Oil Nut Bay launched a rental program in early 2013, and officials say it has been building its network of tour operators and agents and currently works with several U.S. travel agents, paying 10% commission. Although the percentage of its business from agents is small, officials say they are hopeful it will increase as awareness of the property builds.
Small details and tweaks make a big difference as can be seen at St. James's Club Morgan Bay on St. Lucia, a member of the Elite Island Resorts portfolio.
"The market is trending to more active, socially connected and less regimented travel," said Steve Heydt, president of Elite Island Resorts. "We've closely monitored guest feedback since we relaunched the property in late 2011.
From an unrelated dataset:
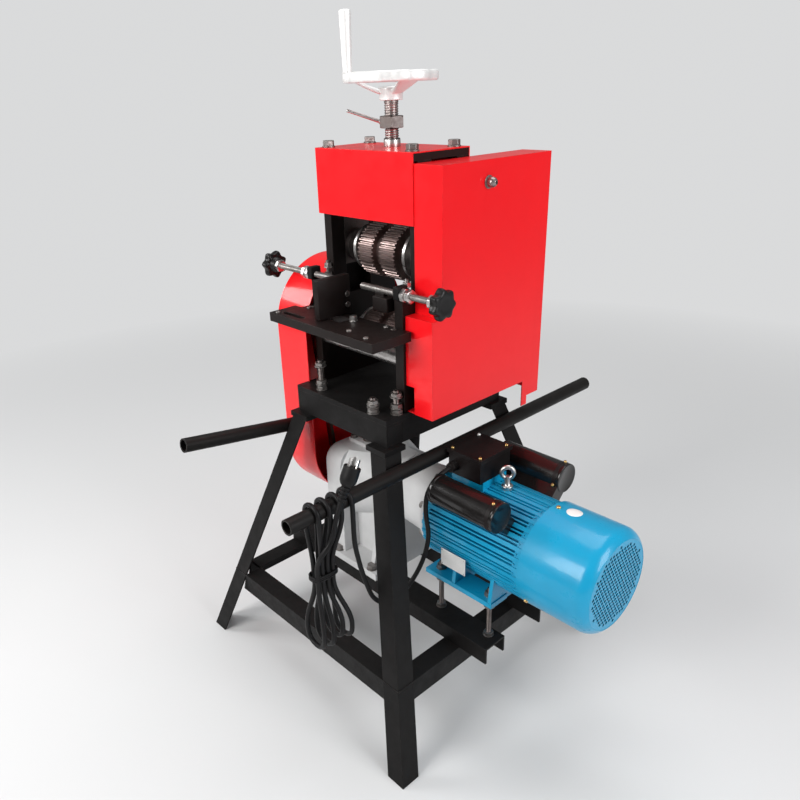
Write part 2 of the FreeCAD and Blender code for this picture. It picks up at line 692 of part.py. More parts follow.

"Because food and travel often go hand in hand, we've upgraded our culinary offerings, added menu options and renovated our conference center," he added.
The all-inclusive, family-friendly, 326-room resort recently expanded its menu options to cover a variety of dietary restrictions for all guests, lengthened its operating hours at two of its restaurants and reopened Morgan's Pier, a full-service bar for adults craving a brief family break.
Menus throughout the resort now include vegetarian, gluten-free and dairy-free options; all menus are posted up to a week in advance to help guests better choose and reserve their dining and restaurant options.
Tapping into the corporate market, the resort's recently renovated Calabash Conference Center now offers complimentary WiFi and a separate area for private receptions.
Progress in Haiti's hotel development mirrors the destination's strategies to build and strengthen its tourism product, according to Stephanie Villedrouin, minister of tourism.
The minister cited the recent opening of the Monte Cristo Hotel and Suites near Tabarre, a suburb of Port-au-Prince, as the latest in a string of new construction or renovated hotels, reflecting a renewed emphasis on its tourism sector.
The 84-room hotel features a conference area and a pool.
It joins other hotels that have opened their doors in the last two years, including the Best Western Premier, the Royal Oasis, the Villa Therese and the NH El Rancho, the former El Rancho hotel.
Others that are in the works include the Marriott project in Port-au-Prince, opening in 2015, and the Hilton Garden Inn, slated to open at the Toussaint Louverture Airport in 2016.
On the other side of the island, the 150-suite Embassy Suites by Hilton Santo Domingo opened in June, marking the debut of the brand in the Dominican Republic.
Another property going big and luxe is the 280-room Sandals Barbados, set to open its doors in January following multi-million-dollar renovations to the former Couples Barbados.